:: Data lines
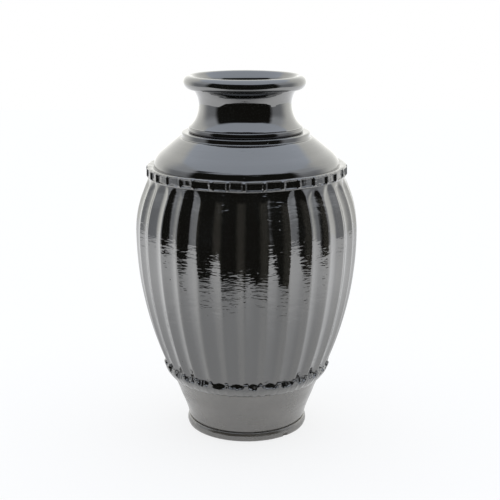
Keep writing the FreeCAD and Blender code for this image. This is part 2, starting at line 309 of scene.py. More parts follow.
@dataclass(frozen=True)
class BlackGlaze(Coating):
    """A thick lustrous black glaze that breaks lighter brown over an edge: partly thin glaze, partly painted
    highlight.

    The relief's sizes are in millimetres. The marks "thin" and "bare" of the piece say where the glaze runs
    thin and where the clay shows; the brown that "thin" brings is partly painted highlight on ridges and
    rims.
    """

    name: str = "black_glaze"
    title: str = "lustrous black glaze"
    deep: tuple = colour(0.0055, 0.0055, 0.0048)
    cloud: tuple = colour(0.009, 0.0095, 0.009)
    # brown of thin glaze, also painted on ridges and rims as highlight
    thin: tuple = colour(0.064, 0.058, 0.046)
    clay: tuple = colour(0.115, 0.088, 0.070)
    lustre: float = 2.28
    gloss: float = 0.035
    haze: float = 0.10
    pit_haze: float = 0.45
    clay_haze: float = 0.62
    chatter: float = 0.62
    brushing: float = 0.22
    brushing_everywhere: float = 0.12
    swell: float = 0.16
    peel: float = 0.012
    grit: float = 0.15
    pit_depth: float = 0.40
    pit_size: float = 0.085
    pits_per_metre: float = 88.0
    chatter_top: float = 0.292
    brushing_top: float = 0.338
    bare_below: float = 0.0013
    coat: float = 0.4

    def surface(
        self, graph: Graph, place: bpy.types.NodeSocket, axes: Axes
    ) -> tuple[dict[str, object], Value, float]:
        """Draws the glaze: its clouds, its thin edges with their painted highlight, bare clay, smears and
        pinholes.

        Args:
            graph: the material's graph.
            place: a point's place in the pot.
            axes: the three numbers of that place.

        Returns:
            The shader's inputs, the relief in millimetres, and how strongly the relief shows.
        """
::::
**Problem details**
Once more, set down the full listing, verbatim.

**Expected output**
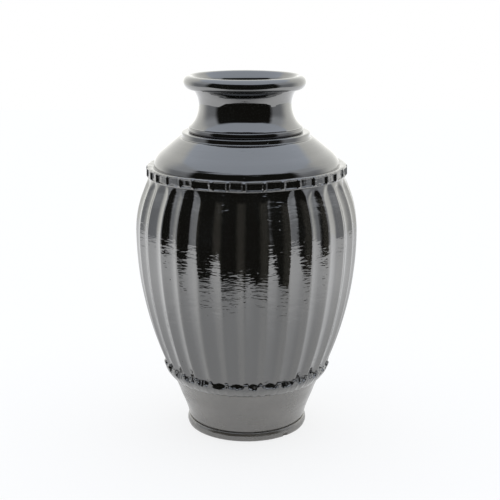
Keep writing the FreeCAD and Blender code for this image. This is part 2, starting at line 309 of scene.py. More parts follow.
@dataclass(frozen=True)
class BlackGlaze(Coating):
    """A thick lustrous black glaze that breaks lighter brown over an edge: partly thin glaze, partly painted
    highlight.

    The relief's sizes are in millimetres. The marks "thin" and "bare" of the piece say where the glaze runs
    thin and where the clay shows; the brown that "thin" brings is partly painted highlight on ridges and
    rims.
    """

    name: str = "black_glaze"
    title: str = "lustrous black glaze"
    deep: tuple = colour(0.0055, 0.0055, 0.0048)
    cloud: tuple = colour(0.009, 0.0095, 0.009)
    # brown of thin glaze, also painted on ridges and rims as highlight
    thin: tuple = colour(0.064, 0.058, 0.046)
    clay: tuple = colour(0.115, 0.088, 0.070)
    lustre: float = 2.28
    gloss: float = 0.035
    haze: float = 0.10
    pit_haze: float = 0.45
    clay_haze: float = 0.62
    chatter: float = 0.62
    brushing: float = 0.22
    brushing_everywhere: float = 0.12
    swell: float = 0.16
    peel: float = 0.012
    grit: float = 0.15
    pit_depth: float = 0.40
    pit_size: float = 0.085
    pits_per_metre: float = 88.0
    chatter_top: float = 0.292
    brushing_top: float = 0.338
    bare_below: float = 0.0013
    coat: float = 0.4

    def surface(
        self, graph: Graph, place: bpy.types.NodeSocket, axes: Axes
    ) -> tuple[dict[str, object], Value, float]:
        """Draws the glaze: its clouds, its thin edges with their painted highlight, bare clay, smears and
        pinholes.

        Args:
            graph: the material's graph.
            place: a point's place in the pot.
            axes: the three numbers of that place.

        Returns:
            The shader's inputs, the relief in millimetres, and how strongly the relief shows.
        """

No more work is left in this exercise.